Ex-bishop wins Paraguay election, ousts ruling party
A mild-mannered former Roman Catholic bishop won Paraguay's presidential election on Sunday to end more than 60 years of one-party rule.
Fernando Lugo had nearly 41 per cent support, a lead of 10 percentage points over ruling party candidate Blanca Ovelar, with results in from 88 percent of polling stations, the electoral court said.
Ovelar, the first woman to run for president in Paraguay, conceded defeat on Sunday night as tens of thousands of Lugo's supporters rallied in a central square in the capital Asuncion.
Firecrackers resounded throughout the city and caravans of cars and trucks clogged the streets, honking their horns.

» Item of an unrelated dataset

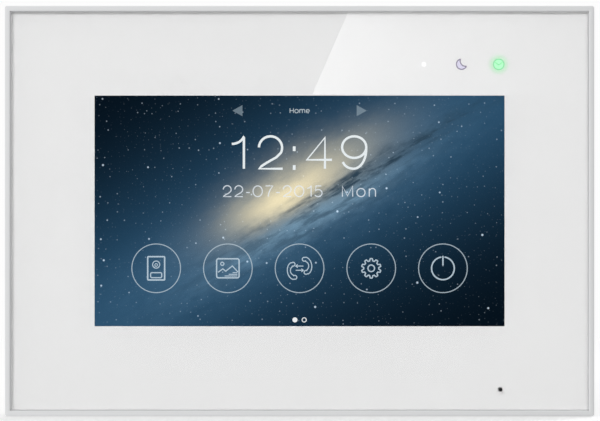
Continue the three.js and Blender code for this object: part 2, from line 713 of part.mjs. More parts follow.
function rearCover() {
  const outer = join(
    plate(roundedRect(COVER.lipWidth, COVER.lipHeight, 1.5), [COVER.front, COVER.lipRear]),
    loft(coverSections(0, COVER.lipRear - 0.1, COVER.rear)),
  );
  const inner = loft(coverSections(COVER.wall, COVER.front - BEYOND, coverInnerRear));
  const through = [COVER.front - BEYOND, BEYOND];
  const recessSpan = (wall) => [
    about(0, 2 * (RECESS.x + wall)),
    [RECESS.floor - wall, wall ? coverInnerRear + 0.5 : BEYOND],
    [RECESS.low - wall, RECESS.high + wall],
  ];
  const baySpan = (wall) => [
    about(0, 2 * (BAY.x + wall)),
    wall ? [BOARD_TOP + GAP, RECESS.floor - 0.5] : through,
    [BAY.low - wall, BAY.high + wall],
  ];
  const posts = atCorners(COVER_SCREW.x, COVER_SCREW.z, (x, z) =>
    rodY(x, z, 4.5, [COVER.front - GAP, coverInnerRear + 0.5]),
  );
  const shell = join(cut(outer, inner), ...posts, block(...recessSpan(RECESS.wall)));
  const speakerWell = turned(
    [
      [SPEAKER.radius + 0.3, coverInnerRear - 3.5],
      [SPEAKER.radius + 1.5, coverInnerRear - 3.5],
      [SPEAKER.radius + 1.5, coverInnerRear + 0.5],
      [SPEAKER.radius + 0.3, coverInnerRear + 0.5],
    ],
    SPEAKER.x,
    SPEAKER.z,
  );
  const bayFence = block(...baySpan(BAY.wall));
  const fenced = join(cut(shell, block(...recessSpan(0))), bayFence, speakerWell);
  const screwSeat = COVER.rear - 5;
  const screwHoles = atCorners(COVER_SCREW.x, COVER_SCREW.z, (x, z) =>
    join(rodY(x, z, 1.7, through, 12), rodY(x, z, COVER_SCREW.head + 0.5, [screwSeat, BEYOND])),
  );
  const cardSlot = block(
    [CIRCUIT.right + 2, WIDTH / 2],
    [CARD.y[0] - 0.4, CARD.y[1] + 0.4],
    about(CARD.z, CARD.width + 1.4),
  );
  const thumbNotch = rodY(110.6, CARD.z, 8, [-15, -10.8], 40);
  const resetHole = rodX(RESET.y, RESET.z, RESET.hole, [CIRCUIT.right + 2, WIDTH / 2]);
  return cut(
    fenced,
    block(...baySpan(0)),
    ...screwHoles,
    ...hookSlots(),
    ...grilleSlots(),
    ...ventSlots(),
    cardSlot,
    thumbNotch,
    resetHole,
  );
}

piece('rear_cover', rearCover(), WHITE_PLASTIC);

atCorners(COVER_SCREW.x, COVER_SCREW.z, (x, z) => [x, z]).forEach(([x, z], i) => {
  const seat = COVER.rear - 5 + GAP;
  const tip = LEDGE.rear - 0.4 + 0.7;
  piece(`cover_screw_${i + 1}`, screw(x, z, COVER_SCREW, 2, [tip, seat]), STEEL);
});

atCorners(BUMPER.x, BUMPER.z, (x, z) => [x, z]).forEach(([x, z], i) => {
  piece(`bumper_${i + 1}`, rodY(x, z, BUMPER.radius, [COVER.rear + 0.05, -0.05], 24), RUBBER);
});

const labelLayer = layer(COVER.rear + 0.05, LABEL_PLACE.thickness);
const labelOutline = roundedRect(LABEL_PLACE.width, LABEL_PLACE.height, 1.5, 0, LABEL_PLACE.z);
piece('rating_label', plate(labelOutline, labelLayer.span), LABEL);

// ---- Wall bracket ----------------------------------------------------------------------

/** One hook bent out of the bracket: a neck towards the monitor, and a tongue that points up. */
function hook({ x, low }) {
  const width = about(x, HOOK.width);
  const neck = block(width, [HOOK.reach, -BRACKET.thickness / 2], [low, low + BRACKET.thickness]);
  const tongue = block(width, [HOOK.reach, HOOK.reach + BRACKET.thickness], [low, low + HOOK.height]);
  return join(neck, tongue);
}

function wallBracket() {
  const { width, height, thickness } = BRACKET;
  const through = [-thickness - BEYOND, BEYOND];
  const slot = (x, z, length, tall) => {
    const radius = Math.min(length, tall) / 2 - 0.01;
    return plate(roundedRect(length, tall, radius, x, z), through);
  };
  const cableWindow = plate(roundedRect(76, 28, 3, 0, -22), through);
  const sideSlots = [-30, 30].map((x) => slot(x, 0, 10, 4));
  const middleSlots = [slot(0, 32, 4, 10), slot(0, -39, 10, 3.6)];
  const cornerHoles = atCorners(width / 2 - 6, height / 2 - 4.5, (x, z) =>
    rodY(x, z, 2, through, 16),
  );
  const hookWindows = hookPlaces.map(({ x, low }) =>
    block(about(x, HOOK.width), through, [low + thickness, low + HOOK.height + 1.5]),
  );
  const sheet = cut(
    plate(roundedRect(width, height, 6), [-thickness, 0]),
    cableWindow,
    ...sideSlots,
    ...middleSlots,
    ...cornerHoles,
    ...hookWindows,
  );
  return join(sheet, ...hookPlaces.map(hook));
}

piece('wall_bracket', wallBracket(), STEEL);

export default monitor;
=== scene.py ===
"""The looks of a wall-mounted video intercom monitor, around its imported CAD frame.

The frame is in metres, +Z up. The glass faces -Y and the wall is the plane y = 0. Shapes below
are given in millimetres and scaled once, where their vertices are made.
"""

import json

from math import atan2, ceil, cos, degrees, pi, radians, sin, sqrt

import bmesh
import bpy
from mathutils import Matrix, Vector


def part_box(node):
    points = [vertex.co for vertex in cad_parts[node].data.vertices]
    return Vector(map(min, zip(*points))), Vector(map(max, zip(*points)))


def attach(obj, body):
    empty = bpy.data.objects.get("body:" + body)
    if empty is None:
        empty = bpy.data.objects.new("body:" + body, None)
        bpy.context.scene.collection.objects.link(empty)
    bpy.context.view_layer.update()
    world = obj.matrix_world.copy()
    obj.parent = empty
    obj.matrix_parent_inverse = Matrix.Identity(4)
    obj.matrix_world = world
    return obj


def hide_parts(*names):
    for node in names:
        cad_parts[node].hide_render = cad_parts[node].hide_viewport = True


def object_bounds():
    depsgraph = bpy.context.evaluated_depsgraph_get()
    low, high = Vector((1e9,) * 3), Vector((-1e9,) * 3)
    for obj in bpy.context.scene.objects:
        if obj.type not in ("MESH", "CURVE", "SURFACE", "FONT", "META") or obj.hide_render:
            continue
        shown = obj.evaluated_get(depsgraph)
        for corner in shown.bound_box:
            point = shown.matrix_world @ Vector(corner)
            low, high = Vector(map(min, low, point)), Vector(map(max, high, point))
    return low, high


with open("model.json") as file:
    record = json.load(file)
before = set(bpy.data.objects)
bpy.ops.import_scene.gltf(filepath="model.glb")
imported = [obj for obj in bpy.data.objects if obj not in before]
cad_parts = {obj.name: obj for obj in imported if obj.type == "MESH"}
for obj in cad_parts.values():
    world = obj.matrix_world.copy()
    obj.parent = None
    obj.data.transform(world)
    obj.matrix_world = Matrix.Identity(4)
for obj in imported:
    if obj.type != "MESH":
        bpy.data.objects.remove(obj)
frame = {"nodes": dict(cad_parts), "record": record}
cad_box = [list(corner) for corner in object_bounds()]

MM = 0.001


def span_mm(node):
    """The low and high corner of a CAD node, in millimetres."""
    low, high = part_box(node)
    return low / MM, high / MM


# ---- Driving dimensions, millimetres ---------------------------------------------------

FRAME_LOW, FRAME_HIGH = span_mm("bezel_frame")
FRAME_WIDTH = FRAME_HIGH.x - FRAME_LOW.x
FRAME_HEIGHT = FRAME_HIGH.z - FRAME_LOW.z
GLASS_LOW, GLASS_HIGH = span_mm("front_glass")
PRINT_LOW, PRINT_HIGH = span_mm("mask_print")
DISPLAY_WIDTH = 155.0
DISPLAY_HEIGHT = 87.2
PICTURE_FRONT = PRINT_LOW.y + 0.06  # the picture lies in the window of the white print
PICTURE_REAR = PRINT_HIGH.y
UI_FRONT = PRINT_LOW.y  # the drawn symbols lie just in front of the picture
UI_REAR = PICTURE_FRONT - 0.01
SYMBOL_FRONT = GLASS_HIGH.y + 0.02  # the lamps' symbols lie between glass and print
SYMBOL_REAR = PRINT_LOW.y - 0.02

FRAME_WALL = 2.1  # the metal's width as seen from the front
FRAME_CORNER = 0.7
MICROPHONE_RADIUS = 0.72
LAMP_Z = 55.4
DOT_X, MOON_X, MESSAGE_X = 47.0, 61.1, 75.3


# ---- Camera, lights and floor ----------------------------------------------------------

PICTURE_WIDTH = 226.5  # how much of the front plane the camera takes in
LENS = 200.0
SENSOR = 36.0
CAMERA_DISTANCE = PICTURE_WIDTH * LENS / SENSOR


def add_camera():
    data = bpy.data.cameras.new("camera")
    data.lens = LENS
    data.sensor_width = SENSOR
    data.clip_start = 0.01
    data.clip_end = 50
    camera = bpy.data.objects.new("camera", data)
    bpy.context.scene.collection.objects.link(camera)
    camera.location = (0.00017, (FRAME_LOW.y - CAMERA_DISTANCE) * MM, 0.00015)
    camera.rotation_euler = (pi / 2, 0, 0)
    bpy.context.scene.camera = camera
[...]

A smiley, gray-bearded man who often wears sandals, Lugo inspired Paraguayans fed up with conditions in the poor South American country known for corruption and contraband.
"Today we've written a new chapter in our nation's political history," the 56-year-old Lugo told reporters.
Lugo left his post as bishop three years ago, saying he felt powerless to help Paraguay's poor. He launched his political career the following year and led a center-left coalition at the presidential election, vowing to stamp out corruption and ease inequalities.
Some of his critics have tried to link him to criminals who kidnapped and killed a former president's daughter, but Lugo has denied any connection to the crime.
Lugo calls himself an independent and has steered clear of South America's more radical left-wing leaders, such as Venezuela's Hugo Chavez and Evo Morales in Bolivia, but is seen as a likely ally of moderate leftist presidents in the region.
"I'm supporting Lugo because he cared about poor people when he was bishop and I think he's honest and won't steal from the Paraguayan people like all the other politicians have," said Pedro Ramirez, a 19-year-old street vendor.
Fraud allegations and bitter divisions marred the ruling party's primary election and weakened support for Ovelar, a former education minister whose mentor is outgoing President Nicanor Duarte Frutos.
Retired army Gen. Lino Oviedo, who was freed from prison last year after the Supreme Court overturned his sentence for plotting a coup in the mid-1990s, trailed in third place in Sunday's election.
The Colorado Party has dominated Paraguayan politics since it took power in 1947, and it backed Gen. Alfredo Stroessner's brutal 35-year dictatorship until helping to oust him in 1989.
A landlocked country dwarfed by wealthier neighbors Argentina and Brazil, Paraguay relies economically on agricultural and hydroelectric power exports. But nearly four in every 10 Paraguayans are poor and many are tired of widespread corruption.